My apartment’s a bit of a mess right now. The floors need sweeping. The furniture needs dusting. The windows could do with a clean.

As I wrote about here, I had been cleaning twenty minutes a day and it was really working well. But then I kind of forgot. As I forget a lot of the good habits I want to adopt. Eating better, walking more, writing every day. I go along for awhile and then, ooops, forget to do the good things that bring me so much joy.

And I’ve always felt really bad about myself when that happens.

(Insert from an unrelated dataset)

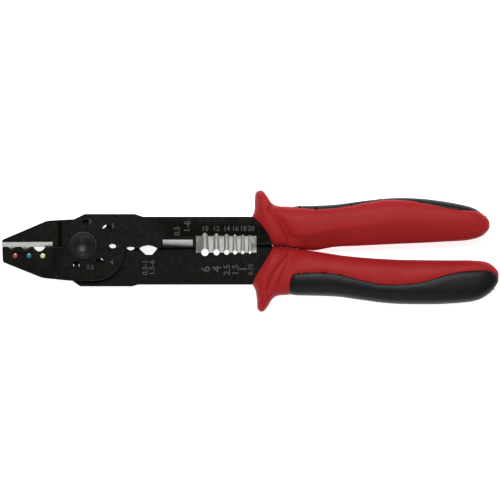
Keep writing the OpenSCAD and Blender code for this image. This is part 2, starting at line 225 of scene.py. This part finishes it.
def addPiece(name, points, faces, material, body, standsFor=(), smoothAngle=35):
    # points in millimetres, faces a list of arrays of vertex numbers; turned to look outwards
    if enclosed(points, faces) < 0:
        faces = [group[:, ::-1] for group in faces]
    mesh = bpy.data.meshes.new(name)
    mesh.from_pydata((points * mm).tolist(), [], [face for group in faces for face in group.tolist()])
    mesh.polygons.foreach_set("use_smooth", np.ones(len(mesh.polygons), bool))
    mesh.set_sharp_from_angle(angle=math.radians(smoothAngle))
    mesh.materials.append(material)
    mesh.update()
    piece = bpy.data.objects.new(name, mesh)
    bpy.context.scene.collection.objects.link(piece)
    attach(piece, body)
    if standsFor:
        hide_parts(*standsFor)
    return piece


def turnedPiece(name, profile, material, body, standsFor=(), steps=96, centre=(0, 0)):
    # a profile of (radius, height) points turned about the Z axis; ends on the axis become poles
    profile = np.asarray(profile, float)
    closed = profile[0, 0] > 0
    inner = profile if closed else profile[1:-1]
    angle = np.linspace(0, 2 * np.pi, steps, endpoint=False)
    ring = np.stack([centre[0] + inner[:, :1] * np.cos(angle), centre[1] + inner[:, :1] * np.sin(angle),
                     np.repeat(inner[:, 1:], steps, 1)], -1)
    rows = len(inner)
    points = ring.reshape(-1, 3)
    faces = [gridFaces(rows, steps, True)]
    if closed:
        around = np.arange(steps)
        last, first = (rows - 1) * steps + around, around
        faces.append(np.stack([last, first, np.roll(first, -1), np.roll(last, -1)], -1))
    else:
        poles = [[centre[0], centre[1], profile[0, 1]], [centre[0], centre[1], profile[-1, 1]]]
        points = np.vstack([points, poles])
        faces.append(fanFaces(np.arange(steps), rows * steps, False))
        faces.append(fanFaces((rows - 1) * steps + np.arange(steps), rows * steps + 1, True))
    return addPiece(name, points, faces, material, body, standsFor)


def arcProfile(centre, radius, start, end, steps):
    # points on an arc about a centre, from one angle to the other in degrees
    angle = np.radians(np.linspace(start, end, steps))
    return np.stack([centre[0] + radius * np.cos(angle), centre[1] + radius * np.sin(angle)], -1)


# plates: copies of the stamped CAD plates with broken edges and ground tool edges
plate = {
    "breakEdge": 0.2,             # mm broken off every stamped edge
    "sharpTurn": 35,              # degrees between two faces that make an edge worth breaking
    "smoothTurn": 28,             # degrees up to which two wall faces are shaded as one
    "weld": 0.002, "flatTurn": 0.8,   # mm and degrees within which the CAD's triangles are merged
    # by the upward share of its normal a face is a wall, slopes or lies flat; lean is the share along x
    "wall": 0.05, "flat": 0.999, "lean": 0.02, "slope": (0.03, 0.985), "bevelSlope": (0.2, 0.985),
    "cutterX": (35.8, 49.8), "cutterY": (-5.6, 3.6),
    "stripX": (51.1, 78.4), "stripY": (-12, 6),
    "sharpX": (50.1, 79.6), "sharpY": (-7.5, 6.0),   # the stripping edges stay sharp here
    "noseBevelX": -13.6, "noseBevelY": -2.3,
    "jointX": -9.5, "jointY": (-2.35, 1.0), "jointClose": 0.19,   # the jaws' edges meet when closed
    # the front plate's edge runs on into the grip: its corner, how near a point counts, how far it goes
    "tailCorner": (84.9, 0.3), "tailReach": 0.3, "tailLonger": 1.7,
}


def within(value, limits):
    return (value > limits[0]) & (value < limits[1])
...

And like any ground that I’ve gained has been lost and I have to start from scratch and really, what’s the point?

But I guess the therapy’s working, because this time, when I remembered my daily cleaning habit, I realized that I could just, like, pick up where I’d left off and how cool is that? I don’t need to repent. I don’t need to make up for all the days I’ve missed by launching a monster four-hour cleaning blitz. I can just, you know, clean for twenty minutes.

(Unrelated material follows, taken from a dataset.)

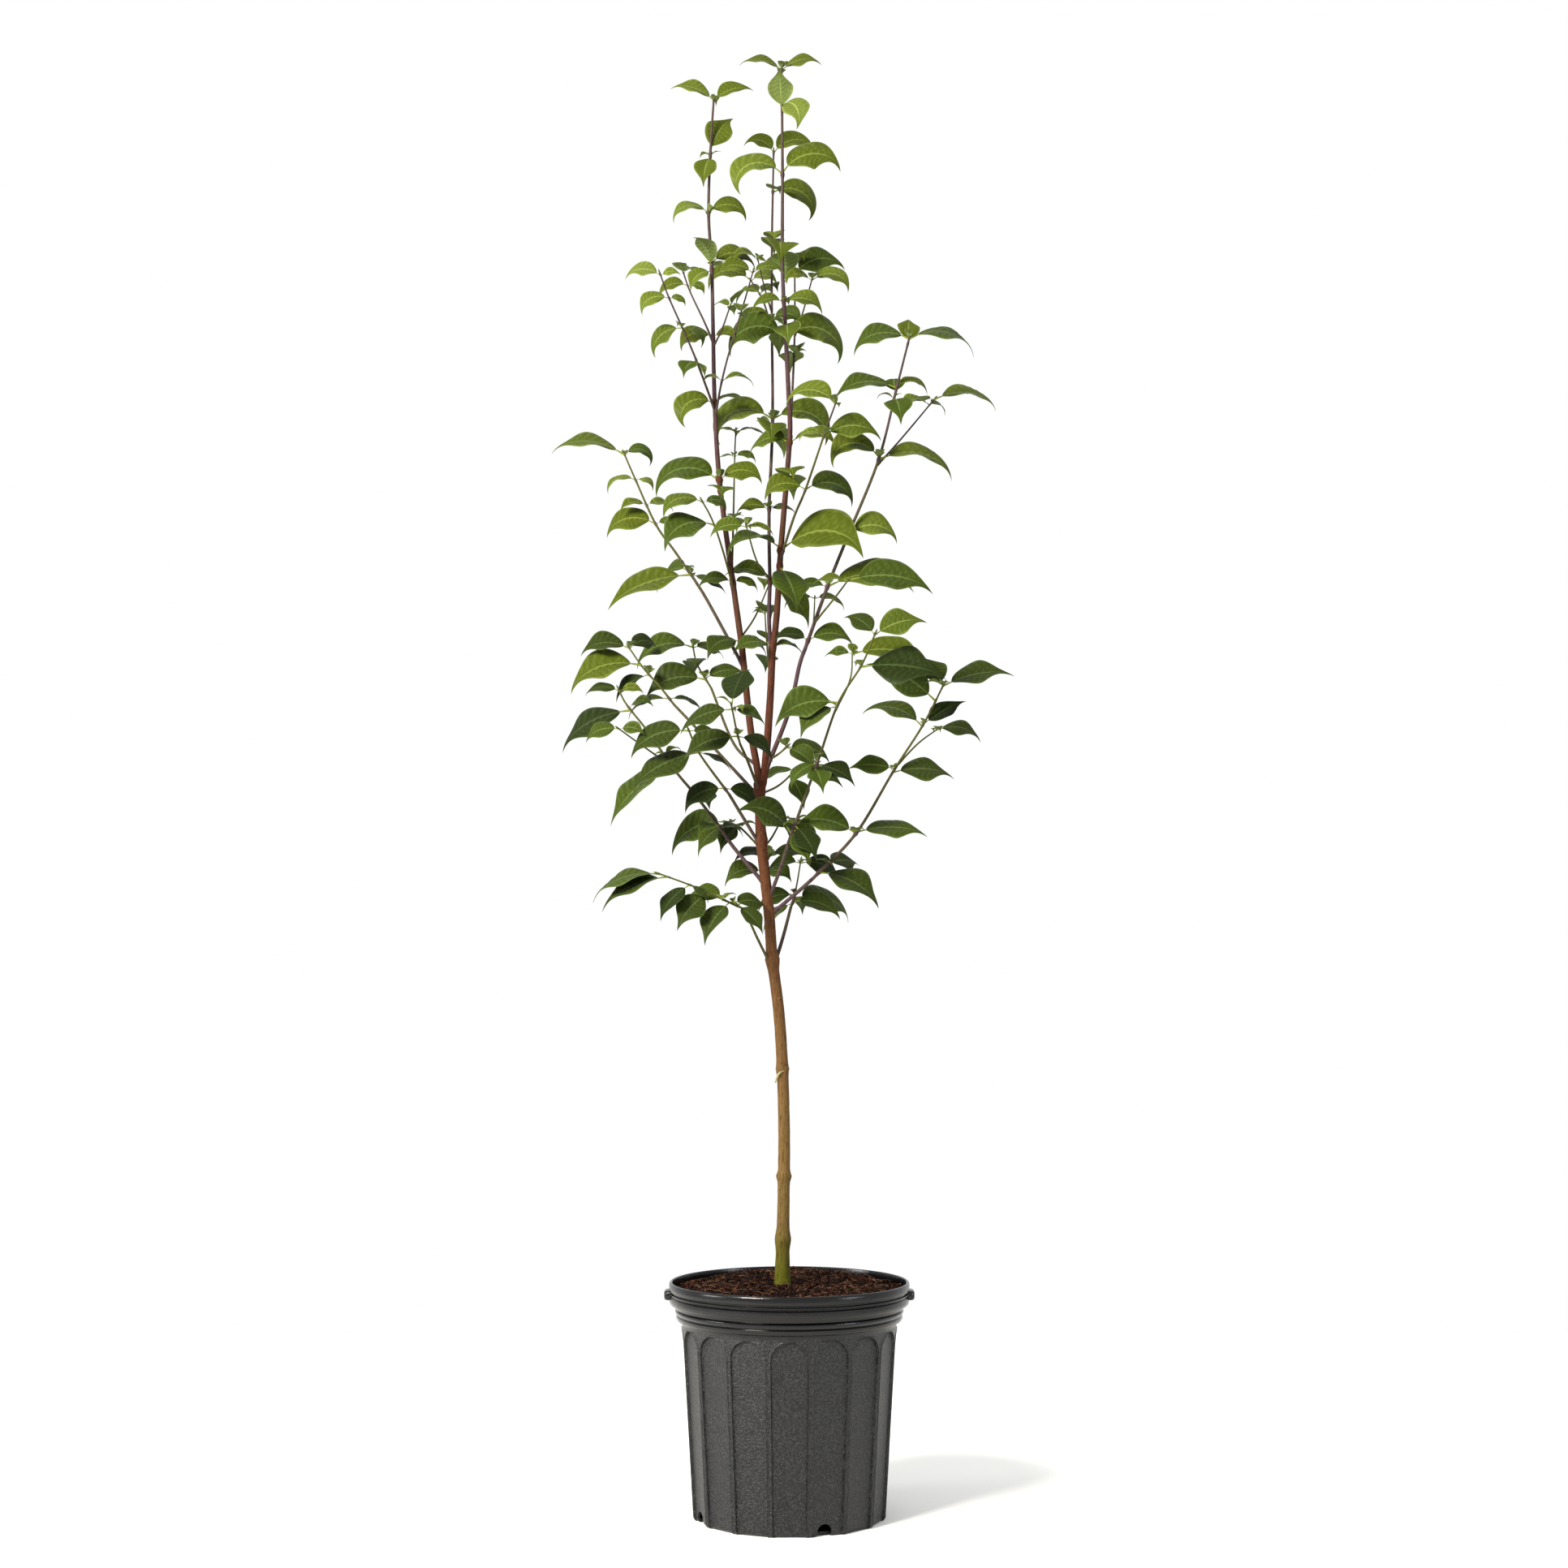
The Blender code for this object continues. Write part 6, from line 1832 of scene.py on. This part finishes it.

And what’ll likely happen is I’ll do twenty minutes today and twenty minutes tomorrow. And maybe another day or two and the place will look really nice. And then I’ll get busy. And forget. And then I’ll remember again.

It’s like when you’re meditating and realize that you’ve lost focus and your mind is chasing thoughts. They tell you bring your focus back on the next breath. And then you do that the next time you notice your mind wandering. And the next and the next. They don’t tell you to reset the timer whenever your mind wanders. Just bring your focus back on the next breath.

It’s gentle. It’s kind.

And that’s what I think a good habit should be. Something that gently and kindly makes your life a little better. A little easier. A little more joyful.

Some of the habits we take up are about reaching a goal. We want to lose weight or run a marathon or write a novel. And forgetting about those habits will mean we’ve lost some ground, especially if we’ve added a deadline to the goal, like writing that novel in a month or losing twenty pounds by the time we head for the cottage. And if you’ve gotten off track with that, yes, you will have lost some ground. But you still don’t need to feel bad about yourself for it. With your next breath, refocus your attention and maybe adjust your goal. Ten pounds by cottage season. A thousand words a day until the novel is done.

Keep it kind, keep it gentle.

I think it’s important to remember¬† (and easy to forget) who we’re setting these goals for. We give our goals and the habits we need to reach them such importance that we can forget that those goals? Belong to us. They’re there to serve us and if we let a habit slide, we’ve not betrayed our goal and we’ve not let anyone down. We’ve merely let it slide and if we’ve done that, if we’ve set aside a habit, one that has served us well, on our next breath, we can simply pick it up again and allow it to serve us some more.

Be gentle with yourselves, lovelies. Be kind.